DIE KRUPPS und THE RED PAINTINGS - München

13.09.2015 | 18:04

09.09.2015, Feierwerk

Industrial meets Prog-Punk? Kann das gutgehen?

Ein Paket der merkwürdigen Art erwartet mich an diesem Mittwoch im Feierwerk in München. Headliner sind DIE KRUPPS, vor denen aber zwei Vorbands spielen werden. Als ich eintreffe, ist noch Zeit und der Laden ziemlich leer. Die Kranhalle ist eine eher kleine Location, ich habe große Befürchtungen, doch ein steter Strom an Konzertgängern sorgt für zunehmend angenehmere Konzertatmosphäre. Als dann JANOSCH MOLDAU auftritt, ist die Halle schon ganz ordentlich gefüllt. Ich stelle erst einmal fest, dass ich hier in ein eher aus meinem musikalischen Spektrum herausragenden Auftritt gelandet bin. Rhythmusmaschine und Synthesizer, dazu Gesang. Elektronische Musik, irgendwo im Bereich Synthie oder Wave zu finden, eine ungewöhnliche Kombination. Janoschs Gesang ist dabei interessant, eher zerbrechlich und nicht sehr kraftvoll, was aber zu seinen Liedern gut passt. Im Hintergrund läuft ein Video zu den Songs mit starken christlichen Symbolen. Auch in den Texten wird es ziemlich heilig, sodass mich die eher monotone Musik mit der religiösen Symbolik recht schnell langweilen. Leider dürfen die beiden Musiker 45 Minuten spielen. Da hätten auch 20 Minuten gereicht, aber eine kleine Gruppe direkt vor der Bühne macht gut mit. Das mag auch daran liegen, dass Janosch aus Neu-Ulm kommt und vielleicht einfach ein paar seiner Fans mehr den Weg nach München gefunden haben und jetzt für Spaß sorgen. Ich jedoch bin nicht wirklich böse, als der Gig vorbei ist.

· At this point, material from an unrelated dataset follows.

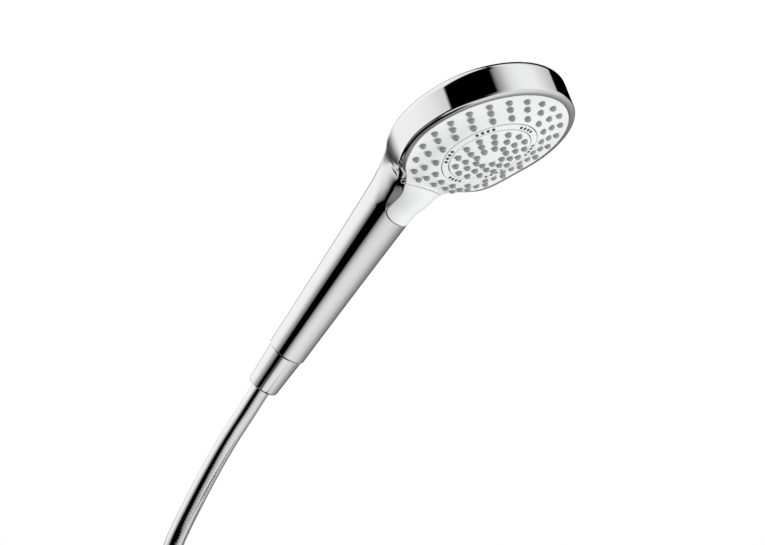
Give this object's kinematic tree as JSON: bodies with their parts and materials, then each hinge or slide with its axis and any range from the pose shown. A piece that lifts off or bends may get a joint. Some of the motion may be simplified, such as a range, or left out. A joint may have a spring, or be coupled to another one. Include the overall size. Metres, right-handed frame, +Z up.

Nun folgt die Band, auf die ich sehr gespannt bin: THE RED PAINTINGS. Der Longplayer "The Revolution Is Never Coming" hat mich und, wie man im Review lesen kann, auch unseren Chefredakteur Peter Kubaschk ziemlich beeindruckt, aber ich bin nicht sicher, ob das Ganze auch live wirklich funktionieren kann. Auf der Bühne steht ein Einweckglas mit einem "Alien-Fötus" und ein Plastikmodell mit einem batteriebetriebenen Hamster im Rad. Ein Vorgeschmack auf den Irrwitz, der da folgen soll? Ja, unbedingt. Die drei Damen kommen zuerst auf die Bühne, angeführt von Hiroshi Kamosita, die hinter dem Drumkit Platz nimmt. Die beiden anderen sind bunt und schrill kostümiert und nehmen den Bass beziehungsweise die elektrische Violine zu Hand, und dann kommt auch Bandleader und Gitarrist Trash McSweeney in einem langen Rock und definitiv zuviel Kleidung für die Temperatur in der Halle auf die Bühne.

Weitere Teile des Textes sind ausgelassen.